GIVEN EXERCISE: Copy the records below exactly as they appear.

▬▬▬▬▬▬

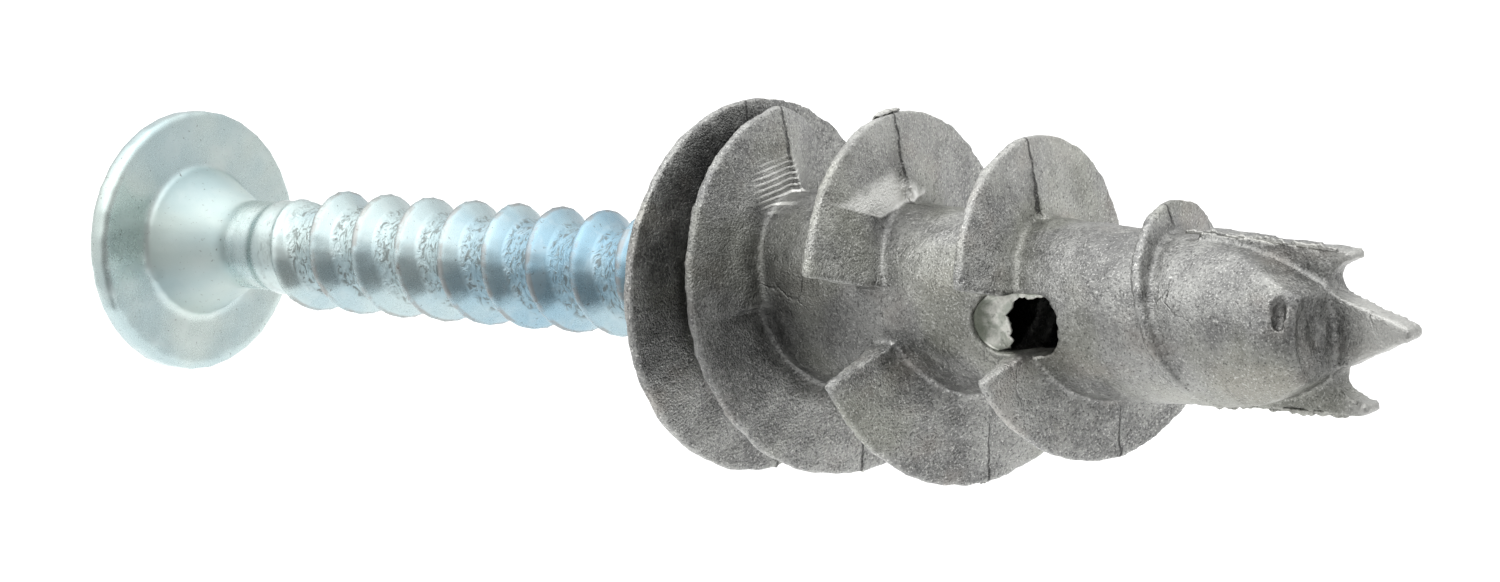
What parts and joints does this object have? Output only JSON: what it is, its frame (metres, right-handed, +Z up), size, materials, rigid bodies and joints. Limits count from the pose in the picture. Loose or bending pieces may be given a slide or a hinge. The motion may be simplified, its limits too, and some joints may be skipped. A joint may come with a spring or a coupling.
{
  "type": "wall anchor",
  "caption": "Self-drilling zinc plasterboard anchor with a wide helical blade, a flange and a flat drill tip, with its wide-head steel screw started in the bore.",
  "frame": {"origin": "on the anchor's axis, in the plane of the flange face that lies on the wall", "axes": "+X along the axis into the wall, towards the drill tip; +Z up, in the plane of the flat drill tip"},
  "size_m": [0.0597, 0.013, 0.013],
  "materials": {
    "cast_zinc": "grey as-cast zinc alloy, matt and grainy",
    "plated_steel": "bright blue-white zinc plating"
  },
  "bodies": {
    "anchor": {"anchor": "cast_zinc"},
    "screw_travel": {"screw_spine": "plated_steel"},
    "screw": {"screw": "plated_steel"}
  },
  "joints": [
    {"name": "screw_slide", "type": "slide", "parent": "anchor", "child": "screw_travel", "axis": [1, 0, 0], "range_m": [-0.00675, 0.018]},
    {"name": "screw_turn", "type": "hinge", "parent": "screw_travel", "child": "screw", "pos_m": [0, 0, 0], "axis": [1, 0, 0], "range_deg": [-1080.01, 2880.01]}
  ],
  "couplings": [
    {"joint": "screw_turn", "follows": "screw_slide", "rad_per_m": 2792.5}
  ]
}
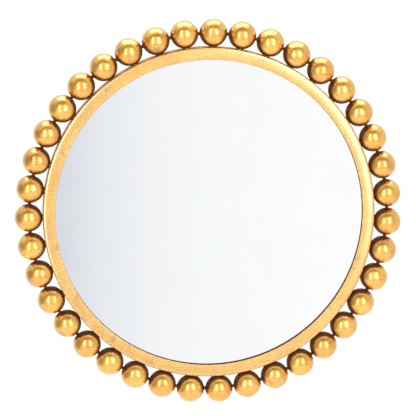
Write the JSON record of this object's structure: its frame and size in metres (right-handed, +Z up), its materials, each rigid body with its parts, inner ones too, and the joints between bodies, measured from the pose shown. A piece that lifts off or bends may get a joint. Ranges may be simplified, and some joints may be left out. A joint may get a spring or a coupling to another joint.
{
  "type": "round wall mirror",
  "caption": "Round wall mirror in a flat gilded steel hoop, framed by a ring of gilded hollow balls, with D-ring hangers on the back.",
  "frame": {"origin": "on the mirror's axis, in the wall plane that the bumper pads rest on", "axes": "+Z up, -Y towards the room, +X to the right as seen from the room"},
  "size_m": [0.7, 0.0515, 0.6999],
  "materials": {
    "gilded_ball": "antique gold leaf over steel, satin",
    "gilded_hoop": "antique gold leaf over steel, soft sheen",
    "gilded_pin": "gilded brazed steel, darkened",
    "foam": "closed-cell foam",
    "mirror_glass": "silvered float glass",
    "fibreboard": "raw fibreboard",
    "zinc_steel": "zinc plated",
    "clear_bumper": "clear soft plastic"
  },
  "bodies": {
    "mirror_body": {"ball_01": "gilded_ball", "ball_02": "gilded_ball", "ball_03": "gilded_ball", "ball_04": "gilded_ball", "ball_05": "gilded_ball", "ball_06": "gilded_ball", "ball_07": "gilded_ball", "ball_08": "gilded_ball", "ball_09": "gilded_ball", "ball_10": "gilded_ball", "ball_11": "gilded_ball", "ball_12": "gilded_ball", "ball_13": "gilded_ball", "ball_14": "gilded_ball", "ball_15": "gilded_ball", "ball_16": "gilded_ball", "ball_17": "gilded_ball", "ball_18": "gilded_ball", "ball_19": "gilded_ball", "ball_20": "gilded_ball", "ball_21": "gilded_ball", "ball_22": "gilded_ball", "ball_23": "gilded_ball", "ball_24": "gilded_ball", "ball_25": "gilded_ball", "ball_26": "gilded_ball", "ball_27": "gilded_ball", "ball_28": "gilded_ball", "ball_29": "gilded_ball", "ball_30": "gilded_ball", "ball_31": "gilded_ball", "ball_32": "gilded_ball", "ball_33": "gilded_ball", "ball_34": "gilded_ball", "ball_35": "gilded_ball", "ball_36": "gilded_ball", "ball_37": "gilded_ball", "ball_38": "gilded_ball", "ball_39": "gilded_ball", "front_ring": "gilded_hoop", "side_band": "gilded_hoop", "ball_link_pins": "gilded_pin", "ball_pegs": "gilded_pin", "foam_tape": "foam", "mirror_glass": "mirror_glass", "backing_board": "fibreboard", "clip_screws": "zinc_steel", "hanger_screws": "zinc_steel", "hanger_strap_left": "zinc_steel", "hanger_strap_right": "zinc_steel", "wall_pads": "clear_bumper", "clip_1": "zinc_steel", "clip_2": "zinc_steel", "clip_3": "zinc_steel", "clip_4": "zinc_steel", "clip_5": "zinc_steel", "clip_6": "zinc_steel"},
    "ring_left": {"d_ring_left": "zinc_steel"},
    "ring_right": {"d_ring_right": "zinc_steel"}
  },
  "joints": [
    {"name": "ring_left_swing", "type": "hinge", "parent": "mirror_body", "child": "ring_left", "pos_m": [-0.15, -0.02115, 0.14], "axis": [1, 0, 0], "range_deg": [0, 180]},
    {"name": "ring_right_swing", "type": "hinge", "parent": "mirror_body", "child": "ring_right", "pos_m": [0.15, -0.02115, 0.14], "axis": [1, 0, 0], "range_deg": [0, 180]}
  ]
}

▬▬▬▬▬▬

CORRECT RESULT:
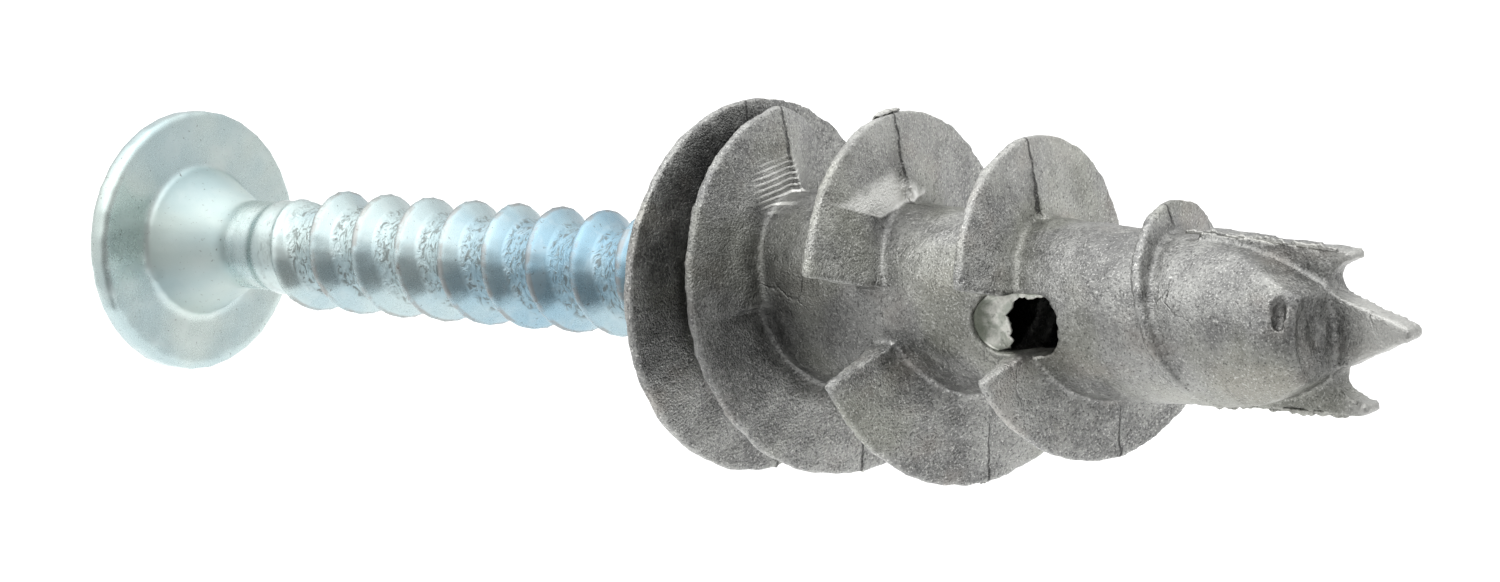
What parts and joints does this object have? Output only JSON: what it is, its frame (metres, right-handed, +Z up), size, materials, rigid bodies and joints. Limits count from the pose in the picture. Loose or bending pieces may be given a slide or a hinge. The motion may be simplified, its limits too, and some joints may be skipped. A joint may come with a spring or a coupling.
{
  "type": "wall anchor",
  "caption": "Self-drilling zinc plasterboard anchor with a wide helical blade, a flange and a flat drill tip, with its wide-head steel screw started in the bore.",
  "frame": {"origin": "on the anchor's axis, in the plane of the flange face that lies on the wall", "axes": "+X along the axis into the wall, towards the drill tip; +Z up, in the plane of the flat drill tip"},
  "size_m": [0.0597, 0.013, 0.013],
  "materials": {
    "cast_zinc": "grey as-cast zinc alloy, matt and grainy",
    "plated_steel": "bright blue-white zinc plating"
  },
  "bodies": {
    "anchor": {"anchor": "cast_zinc"},
    "screw_travel": {"screw_spine": "plated_steel"},
    "screw": {"screw": "plated_steel"}
  },
  "joints": [
    {"name": "screw_slide", "type": "slide", "parent": "anchor", "child": "screw_travel", "axis": [1, 0, 0], "range_m": [-0.00675, 0.018]},
    {"name": "screw_turn", "type": "hinge", "parent": "screw_travel", "child": "screw", "pos_m": [0, 0, 0], "axis": [1, 0, 0], "range_deg": [-1080.01, 2880.01]}
  ],
  "couplings": [
    {"joint": "screw_turn", "follows": "screw_slide", "rad_per_m": 2792.5}
  ]
}
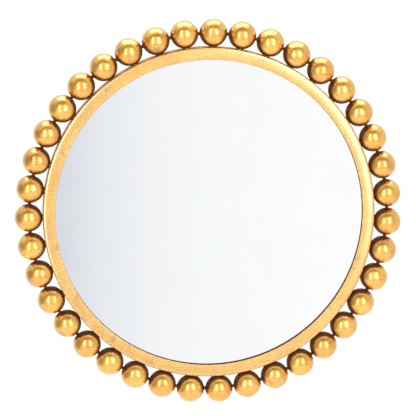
Write the JSON record of this object's structure: its frame and size in metres (right-handed, +Z up), its materials, each rigid body with its parts, inner ones too, and the joints between bodies, measured from the pose shown. A piece that lifts off or bends may get a joint. Ranges may be simplified, and some joints may be left out. A joint may get a spring or a coupling to another joint.
{
  "type": "round wall mirror",
  "caption": "Round wall mirror in a flat gilded steel hoop, framed by a ring of gilded hollow balls, with D-ring hangers on the back.",
  "frame": {"origin": "on the mirror's axis, in the wall plane that the bumper pads rest on", "axes": "+Z up, -Y towards the room, +X to the right as seen from the room"},
  "size_m": [0.7, 0.0515, 0.6999],
  "materials": {
    "gilded_ball": "antique gold leaf over steel, satin",
    "gilded_hoop": "antique gold leaf over steel, soft sheen",
    "gilded_pin": "gilded brazed steel, darkened",
    "foam": "closed-cell foam",
    "mirror_glass": "silvered float glass",
    "fibreboard": "raw fibreboard",
    "zinc_steel": "zinc plated",
    "clear_bumper": "clear soft plastic"
  },
  "bodies": {
    "mirror_body": {"ball_01": "gilded_ball", "ball_02": "gilded_ball", "ball_03": "gilded_ball", "ball_04": "gilded_ball", "ball_05": "gilded_ball", "ball_06": "gilded_ball", "ball_07": "gilded_ball", "ball_08": "gilded_ball", "ball_09": "gilded_ball", "ball_10": "gilded_ball", "ball_11": "gilded_ball", "ball_12": "gilded_ball", "ball_13": "gilded_ball", "ball_14": "gilded_ball", "ball_15": "gilded_ball", "ball_16": "gilded_ball", "ball_17": "gilded_ball", "ball_18": "gilded_ball", "ball_19": "gilded_ball", "ball_20": "gilded_ball", "ball_21": "gilded_ball", "ball_22": "gilded_ball", "ball_23": "gilded_ball", "ball_24": "gilded_ball", "ball_25": "gilded_ball", "ball_26": "gilded_ball", "ball_27": "gilded_ball", "ball_28": "gilded_ball", "ball_29": "gilded_ball", "ball_30": "gilded_ball", "ball_31": "gilded_ball", "ball_32": "gilded_ball", "ball_33": "gilded_ball", "ball_34": "gilded_ball", "ball_35": "gilded_ball", "ball_36": "gilded_ball", "ball_37": "gilded_ball", "ball_38": "gilded_ball", "ball_39": "gilded_ball", "front_ring": "gilded_hoop", "side_band": "gilded_hoop", "ball_link_pins": "gilded_pin", "ball_pegs": "gilded_pin", "foam_tape": "foam", "mirror_glass": "mirror_glass", "backing_board": "fibreboard", "clip_screws": "zinc_steel", "hanger_screws": "zinc_steel", "hanger_strap_left": "zinc_steel", "hanger_strap_right": "zinc_steel", "wall_pads": "clear_bumper", "clip_1": "zinc_steel", "clip_2": "zinc_steel", "clip_3": "zinc_steel", "clip_4": "zinc_steel", "clip_5": "zinc_steel", "clip_6": "zinc_steel"},
    "ring_left": {"d_ring_left": "zinc_steel"},
    "ring_right": {"d_ring_right": "zinc_steel"}
  },
  "joints": [
    {"name": "ring_left_swing", "type": "hinge", "parent": "mirror_body", "child": "ring_left", "pos_m": [-0.15, -0.02115, 0.14], "axis": [1, 0, 0], "range_deg": [0, 180]},
    {"name": "ring_right_swing", "type": "hinge", "parent": "mirror_body", "child": "ring_right", "pos_m": [0.15, -0.02115, 0.14], "axis": [1, 0, 0], "range_deg": [0, 180]}
  ]
}